Fighting frighteningly high fuel prices
It’s said that “money is the root of all evil”, but for the transport industry, the rise in fuel prices could be called “the devil’s work” as it hikes the cost of logistics … However, supply chain technology and consulting solutions company, VSc Solutions, offers some respite.
According to Grant Marshbank, chief operations officer for VSc Solutions: “The key to securing savings of anywhere between 10 and 25 percent of logistics costs – which will endure long after the fuel price drops – is to focus on greater efficiencies in terms of distribution.”
To achieve this, and thereby negate a huge portion of fuel price increases, he suggests five areas for companies to focus on:
Soup up your strategy with network modelling
By applying a smarter strategy through network modelling – an exercise that’s done periodically – you can determine the most efficient way of doing business.
Factors include: determining the best possible geographic location for warehouses, comparing supply chain costs and CO2 footprint, and comparing transport costs when using your own vehicles for inter-warehouse transfers, versus hired ones.
“This exercise is vital for determining whether a company’s current operations are optimised, and if going after certain new business will be profitable,” says Marshbank.
“Ensuring that the least number of vehicles drive the least amount of kilometres is the goal of route optimisation,” he points out.
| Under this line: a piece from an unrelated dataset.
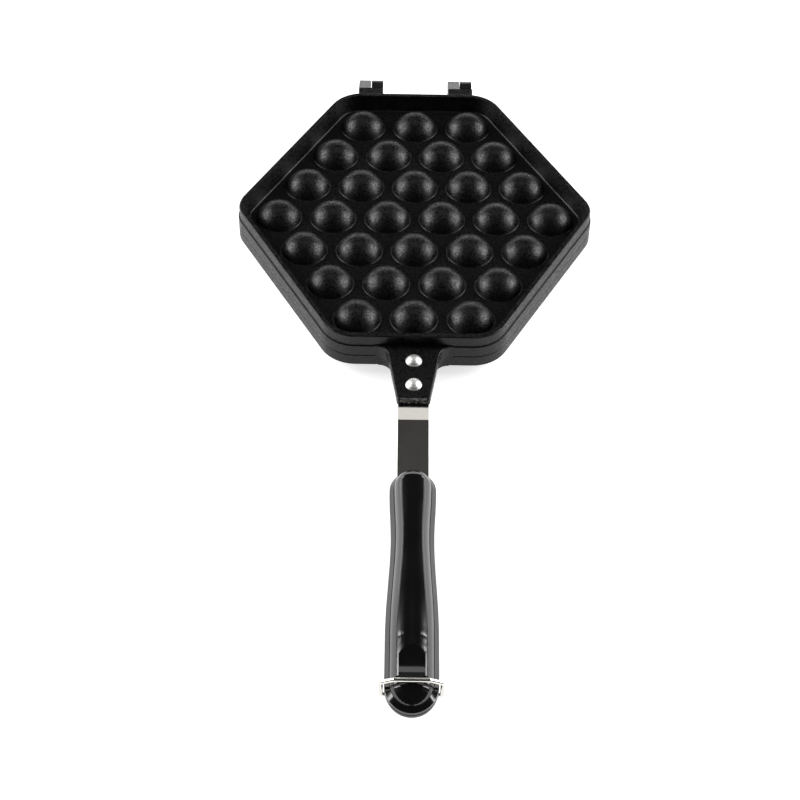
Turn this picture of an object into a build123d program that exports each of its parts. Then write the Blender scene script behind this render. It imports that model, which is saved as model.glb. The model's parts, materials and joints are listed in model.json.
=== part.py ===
from build123d import *
import math
import os

# An egg waffle pan: two hinged cast aluminium plates with thirty ball pockets, each on a
# riveted steel strap with a moulded grip, held shut by a wire bail over the grip ends.
#
# Each half is drawn about the middle of the seam between the plates: X runs across, Y
# towards the hinges and Z away from the seam, and the lower half is turned over about Y.
# The two castings differ in the raised rim, in the hinge blocks behind it and in the neck's
# width. The finished pan stands on Z = 0, with the origin under the middle of its length.
# Sizes are in millimetres.

# ---------------------------------------------------------------- driving dimensions
# Ball pockets
pocket_pitch = 28.0
row_counts = (3, 4, 5, 6, 5, 4, 3)
dome_radius = 12.5
pocket_wall = 2.2
dome_foot_radius = 0.8
pocket_lip_radius = 1.2

# Plate and flange, and the raised rim: near the edge above, set in below to stand on
plate_thickness = 4.4
rim_height = 12.7
flange_height = 6.4
flange_margin = 20.0
front_stretch = 1.1
upper_rim_inset = 0.6
upper_rim_land = 2.6
upper_rim_lean = 2.4
lower_rim_inset = 6.0
lower_rim_land = 2.4
lower_rim_lean = 0.6
end_corner_radius = 19.0
side_corner_radius = 15.5
rim_edge_radius = 0.8
rim_foot_radius = 1.0
flange_edge_radius = 0.4
seam_edge_radius = 0.5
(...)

This works by feeding data – for example, what needs to be delivered, to where and by when – into a system that generates an efficient set of routes, and ensuring that the load is spread evenly across available delivery days. “After all, there’s no point in having vehicles stationary one day and maxed out on others,” Marshbank adds.
Ensure proper execution
The next step is to ensure that the routes are being properly utilised. This is achieved by combining the data from each vehicle’s tracking system and comparing it to the routes generated by the route optimisation tool. “Essentially, the system enables you to see on a map and Gantt chart where your vehicle is, versus where it should be.”
Marshbank explains that automated processes don’t directly decrease fuel costs, but remove inefficiencies that result in cost and time saving.
“For example, most delivery processes are manual, which wastes time. But, by integrating data from a company’s ordering system with a driver’s smartphone, acceptance of goods can be automated and an electronic proof of delivery sent immediately – enabling invoicing to take place that much faster,” he says.
“By automating these basic business processes – of which invoicing is just one example – companies can get more from resources like people and trucks.”
Integrate systems and reporting
By integrating systems, companies can transfer data seamlessly – enabling more effective reporting that gives complete visibility of the entire supply chain in real time. “By combining salary and overtime data, data from distribution systems and data from your enterprise resource planning (for example revenue, costs and margins) one can calculate the profitability of routes or the root cause of overtime – all in real time,” says Marshbank. “So the possibilities for enabling better-informed decisions are endless!”
He adds: “Most of these solutions can be implemented quickly and will result in a favourable return on investment from the very first month.”